Typically, in rear-end accidents, the following driver is at fault. This is because all drivers on the road have a duty to follow other cars with enough distance to avoid hitting them should they stop. North Carolina statute G.S. 20-152(a) provides that “[t]he driver of a motor vehicle shall not follow another vehicle more closely than is reasonable and prudent, having due regard for the speed of such vehicles and the traffic upon and the condition of the highway.”

So for example, suppose Al, Bob, and Carl are driving their cars in a line on the road. Al is first, then Bob, then Carl. Al stops his car suddenly, and Bob rear-ends him. Carl then rear-ends Bob. In this scenario, Bob and Carl were not following with enough distance to allow them to avoid hitting the car in front of them. Therefore, Bob would be liable to Al for damages, and Carl would be liable to Bob for damages.

But what if when Al stopped his car suddenly, Bob is able to stop in time. Unfortunately, Carl is not able to stop before colliding with the back of Bob’s car. This collision then pushes Bob’s car forward and causes Bob’s car to collide with the rear of Al’s car. In this case, Bob was following with enough distance to avoid hitting Al’s car when it stopped, but Carl was not following with enough distance to avoid hitting Bob. Therefore, Carl would be liable to both Bob and Al for damages.

Does the rule that a driver must follow other vehicles without enough distance to avoid hitting them mean that the driver behind is always at fault for rear-end collisions?  Not always. Some states have a rear-end presumption, where the fact of a rear-end collision can allow a jury to infer negligence on the part of the following driver. However, this presumption can be rebutted by evidence showing negligence of another party.

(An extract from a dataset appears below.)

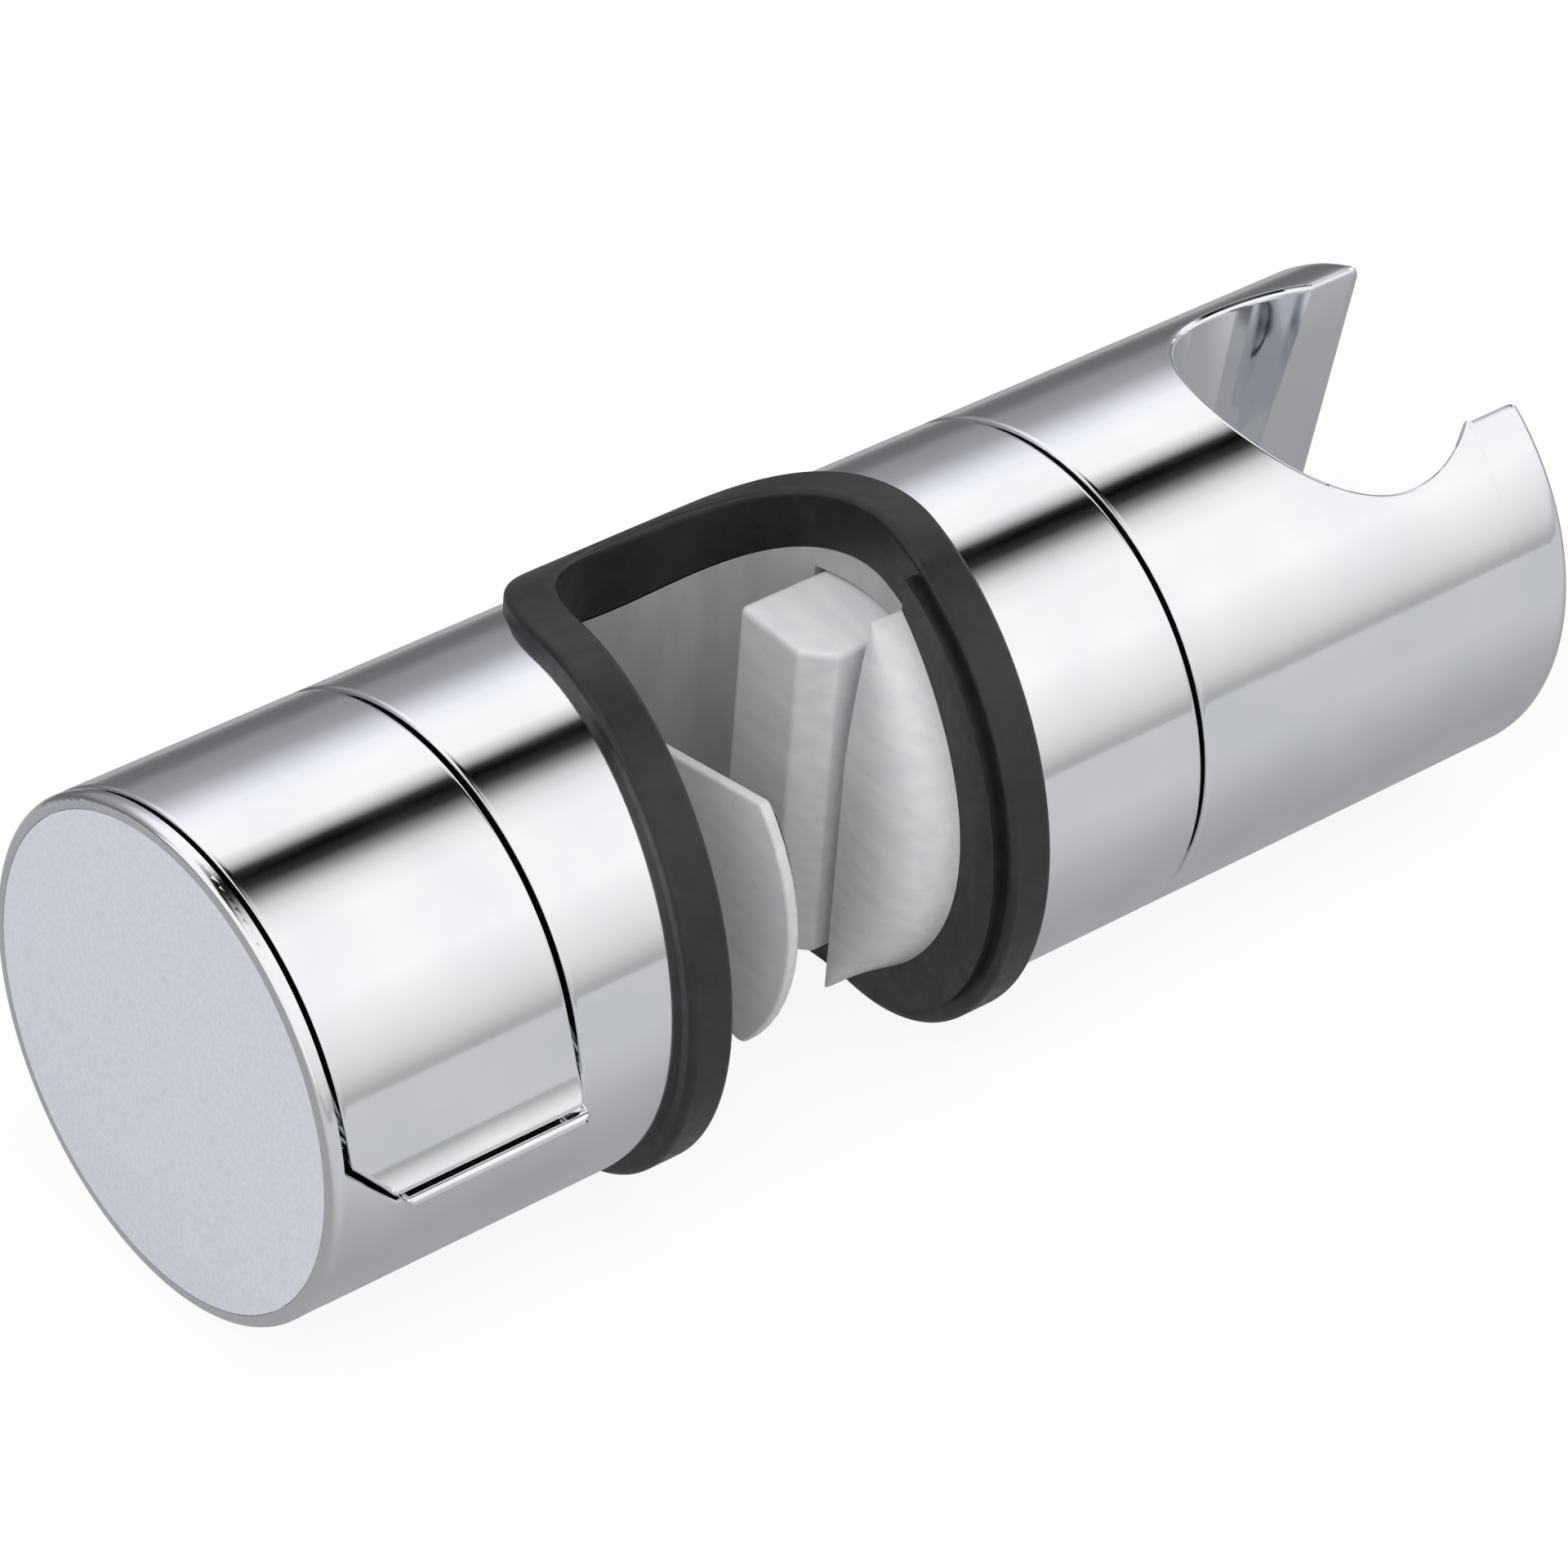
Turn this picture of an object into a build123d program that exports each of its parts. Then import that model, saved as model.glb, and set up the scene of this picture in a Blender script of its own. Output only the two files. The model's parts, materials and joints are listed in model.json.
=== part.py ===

North Carolina does not have a rear-end presumption, but courts have acknowledged that typically a rear-end collision is caused through some negligence of the following motorist. However, courts have cautioned this is not an “absolute rule” and the unique facts of each case should be examined to determine negligence. North Carolina courts have explained that

The relative duties automobile drivers owe one another when they are traveling along a highway in the same direction are governed ordinarily by the circumstances in each particular case. Ordinarily the mere fact of a collision with a vehicle ahead furnishes some evidence that the following motorist was negligent as to speed, was following too closely, or failed to keep a proper lookout. This is, however, by no means an absolute rule to be mechanically applied in every rear-end collision case. Whether in a particular case there be sufficient evidence of negligence to carry that issue to the jury must still be determined by all of the unique circumstances of each individual case, the evidence of a rear-end collision being but one of those circumstances. If all of the evidence, even when considered in the light most favorable to the plaintiff, negatives any actionable negligence on the part of the defendant, or if the evidence when so considered still leaves the question of any negligence on the part of the defendant as a matter of mere speculation and conjecture, nonsuit is proper.

Racine v. Boege (NC App 1969)

When might a rear-end accident not be the fault of the following driver? One example is when the following driver is stationary and the driver in front reverses into the following driver. Another example might be when a car suddenly merges in front of the following driver without leaving enough space. If the lead car then slows or stops, a collision might be the fault of the lead driver and not the following driver, as long as the following driver was not speeding or violating another traffic law.

In some cases, both the following car and the lead car might share fault. For example, if the lead car’s brake light did not work, a rear-end collision could be the fault of both drivers. In most states, an injured party’s negligence will reduce the amount of damages he can recover. However, North Carolina is one of a handful of states that follows the strict doctrine of contributory negligence. Under this doctrine, an injured party’s contributory negligence can act as a complete bar to his recovery of damages even if the defendant is also negligent.